In 2026, pricing and packaging remain among the few levers that B2B SaaS companies can adjust without increasing operational costs. Rising acquisition expenses, cautious buyers, and longer decision cycles mean that revenue growth increasingly depends on how clearly value is defined and monetised. Well-structured pricing reflects real customer outcomes, aligns with cost drivers, and supports predictable scaling rather than short-term gains.
One of the earliest indicators of misaligned pricing is uneven product usage across customer cohorts. When a large share of paying customers consistently underuse core features, it often suggests that plans are overloaded with functionality that does not match their needs. In such cases, the issue is not price sensitivity but unclear packaging, where value is bundled without a clear progression path.

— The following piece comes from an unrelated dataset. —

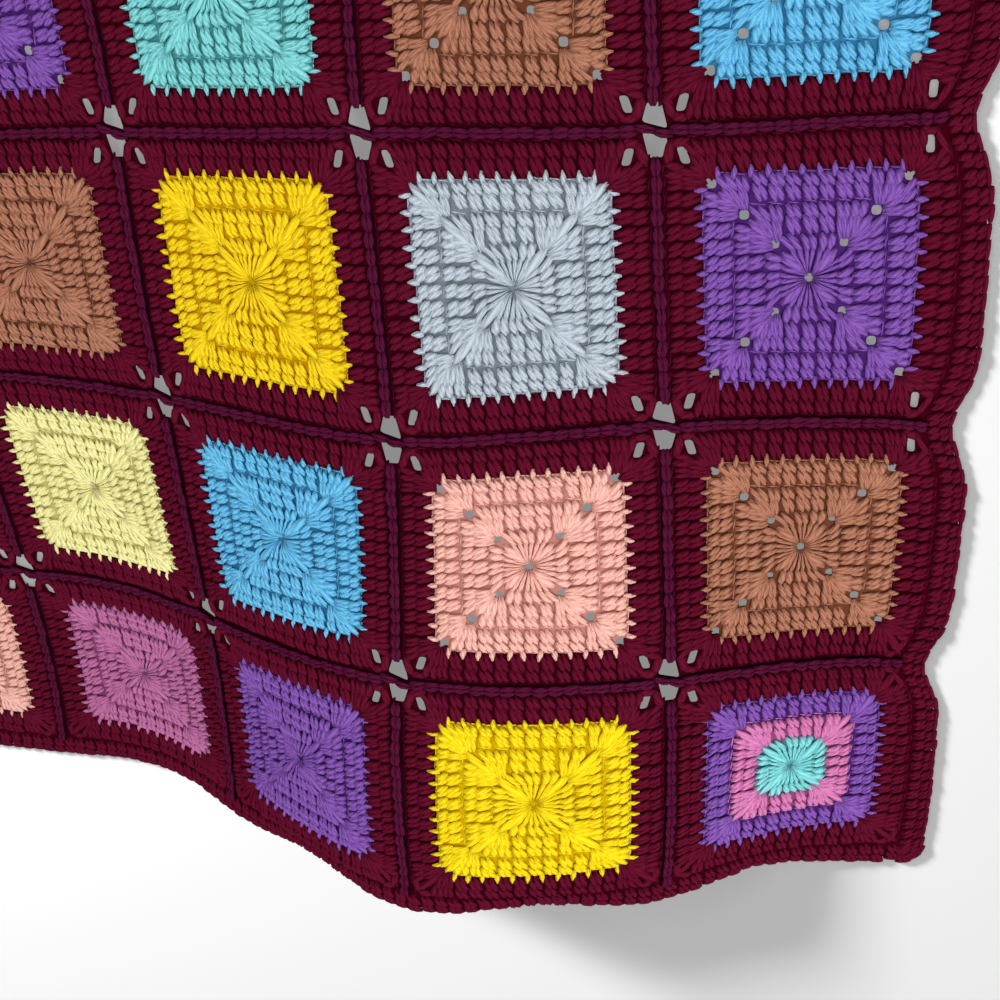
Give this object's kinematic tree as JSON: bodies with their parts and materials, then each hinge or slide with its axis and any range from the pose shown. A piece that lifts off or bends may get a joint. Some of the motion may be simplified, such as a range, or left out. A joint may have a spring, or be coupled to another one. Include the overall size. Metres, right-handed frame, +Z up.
{
  "type": "granny square blanket",
  "caption": "Crocheted blanket of solid granny squares in mixed colours with dark borders, joined by raised seams and edged all round, lying with one broad soft fold.",
  "frame": {"origin": "on the surface it lies on, under the middle of the ground it covers", "axes": "+Z up; +Y from the folded hem towards the flat top edge; +X towards the right-hand edge, seen from above with the hem nearest"},
  "size_m": [0.6738, 0.686, 0.0906],
  "materials": {
    "maroon_yarn": "matt plied yarn, a little fuzzy",
    "plum_yarn": "matt plied yarn, a little fuzzy",
    "gold_yarn": "matt plied yarn, a little fuzzy",
    "yellow_yarn": "matt plied yarn, a little fuzzy",
    "grey_yarn": "matt plied yarn, a little fuzzy",
    "violet_yarn": "matt plied yarn, a little fuzzy",
    "brown_yarn": "matt plied yarn, a little fuzzy",
    "cream_yarn": "matt plied yarn, a little fuzzy",
    "sky_yarn": "matt plied yarn, a little fuzzy",
    "salmon_yarn": "matt plied yarn, a little fuzzy",
    "mint_yarn": "matt plied yarn, a little fuzzy",
    "mauve_yarn": "matt plied yarn, a little fuzzy"
  },
  "bodies": {
    "root": {"square_row1_col1": "salmon_yarn", "square_row1_col2": "mauve_yarn", "square_row1_col3": "violet_yarn", "square_row1_col4": "yellow_yarn", "square_row1_col5": "violet_yarn", "square_row2_col1": "yellow_yarn", "square_row2_col2": "cream_yarn", "square_row2_col3": "sky_yarn", "square_row2_col4": "salmon_yarn", "square_row2_col5": "brown_yarn", "square_row3_col1": "mint_yarn", "square_row3_col2": "brown_yarn", "square_row3_col3": "gold_yarn", "square_row3_col4": "grey_yarn", "square_row3_col5": "violet_yarn", "square_row4_col1": "grey_yarn", "square_row4_col2": "violet_yarn", "square_row4_col3": "mint_yarn", "square_row4_col4": "brown_yarn", "square_row4_col5": "sky_yarn", "square_row5_col1": "gold_yarn", "square_row5_col2": "sky_yarn", "square_row5_col3": "salmon_yarn", "square_row5_col4": "cream_yarn", "square_row5_col5": "mauve_yarn", "column_seam_row1_1": "plum_yarn", "column_seam_row1_2": "plum_yarn", "column_seam_row1_3": "plum_yarn", "column_seam_row1_4": "plum_yarn", "column_seam_row2_1": "plum_yarn", "column_seam_row2_2": "plum_yarn", "column_seam_row2_3": "plum_yarn", "column_seam_row2_4": "plum_yarn", "column_seam_row3_1": "plum_yarn", "column_seam_row3_2": "plum_yarn", "column_seam_row3_3": "plum_yarn", "column_seam_row3_4": "plum_yarn", "column_seam_row4_1": "plum_yarn", "column_seam_row4_2": "plum_yarn", "column_seam_row4_3": "plum_yarn", "column_seam_row4_4": "plum_yarn", "column_seam_row5_1": "plum_yarn", "column_seam_row5_2": "plum_yarn", "column_seam_row5_3": "plum_yarn", "column_seam_row5_4": "plum_yarn", "row_seam_1": "plum_yarn", "row_seam_2": "plum_yarn", "row_seam_3": "plum_yarn", "row_seam_4": "plum_yarn", "edging_hem": "maroon_yarn", "edging_right": "maroon_yarn", "edging_top": "maroon_yarn", "edging_left": "maroon_yarn"}
  },
  "joints": []
}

Churn patterns also reveal pricing problems when analysed correctly. Early-stage churn within the first few months frequently points to a mismatch between expectations and delivered outcomes, which can be caused by customers selecting plans that exceed their real requirements. Conversely, stable retention combined with flat expansion often signals that high-value customers are not being charged proportionally to the value they receive.
Another practical signal is deterioration in CAC payback without a corresponding drop in win rates. If sales efficiency remains stable but payback periods extend, the root cause is often insufficient average revenue per account or unpriced cost drivers such as support load or infrastructure usage. Pricing adjustments in these cases tend to be faster and more controllable than acquisition changes.
A simple validation method is to review a small but representative set of accounts and assess achieved outcomes, feature usage, and current contract value. This qualitative approach helps identify patterns such as high-impact customers paying below-average fees or low-impact customers locked into premium tiers. These mismatches highlight where pricing boundaries fail to reflect real value.
Another effective check is calculating an internal unit value metric that reflects how customers measure success. This might be cost per processed transaction, monitored asset, or automated workflow. Comparing this metric across customers often shows that price objections are less about absolute cost and more about perceived fairness per unit of outcome.
Combining these insights allows teams to decide whether the core issue lies in price levels, plan structure, or upgrade logic. In many cases, adjusting packaging and upgrade triggers resolves revenue constraints without changing headline prices.
Per-seat pricing continues to work where access itself creates value, particularly in collaborative or permission-based software. However, buyers increasingly scrutinise licence utilisation, making it essential to differentiate between user roles and introduce minimum commitments. Without these controls, per-seat models are vulnerable to contraction during budget reviews.
Usage-based pricing is widely adopted for products with variable infrastructure costs or output-driven value. This approach aligns spend with consumption but introduces budgeting concerns for customers. Clear usage visibility, predictable billing intervals, and reasonable included thresholds are now expected as standard rather than optional features.
Hybrid pricing combines fixed access fees with variable usage components and is often the most resilient structure. It supports revenue stability while allowing expansion as customers scale. The challenge lies in ensuring that the fixed portion covers baseline support and development costs while the variable component reflects genuine incremental value.
Value-based pricing in practice means anchoring plans to outcomes that buyers already recognise, rather than abstract benefit claims. Effective value metrics are easy to measure, difficult to manipulate, and directly connected to customer success. When these conditions are met, higher prices are easier to justify and defend.
Tiers built on value differentiation typically align with customer maturity rather than size alone. Entry plans focus on activation and speed, mid-level plans on governance and control, and advanced tiers on risk management, compliance, or performance guarantees. Each step up reflects increased delivery complexity rather than arbitrary feature accumulation.
In 2026, credible value-based pricing also relies on transparent justification. Simple ROI narratives with conservative assumptions help buyers internally defend spend and reduce friction during procurement, especially in regulated or cost-sensitive sectors.

The most effective pricing transitions separate new and existing customers. New plans are applied to new contracts, while current customers remain on agreed terms until renewal. This approach reduces backlash and provides real-market feedback before wider rollout.
Grandfathering strategies are increasingly time-bound rather than indefinite. Customers are often offered a transition period with capped increases or incentives for early migration. This balances revenue goals with relationship stability and avoids creating permanent pricing fragmentation.
Clear communication is critical during any pricing change. Customers need precise explanations of what is measured, how charges are calculated, and which controls are available. Ambiguity, rather than price itself, is the most common source of resistance.
Even without advanced analytics, pricing decisions can be evaluated using a small set of metrics: average revenue per account, gross margin, churn, expansion rate, and acquisition cost. Together, these figures provide a reliable view of long-term sustainability.
Lifetime value calculated with gross margin offers a realistic benchmark for acceptable pricing ranges. When compared with acquisition cost and payback periods, it becomes clear whether growth is driven by healthy economics or masked inefficiencies.
Scenario modelling remains a practical tool in 2026. Testing conservative, expected, and optimistic outcomes for any pricing change helps teams understand risk exposure and choose adjustments that improve profitability without increasing operational complexity.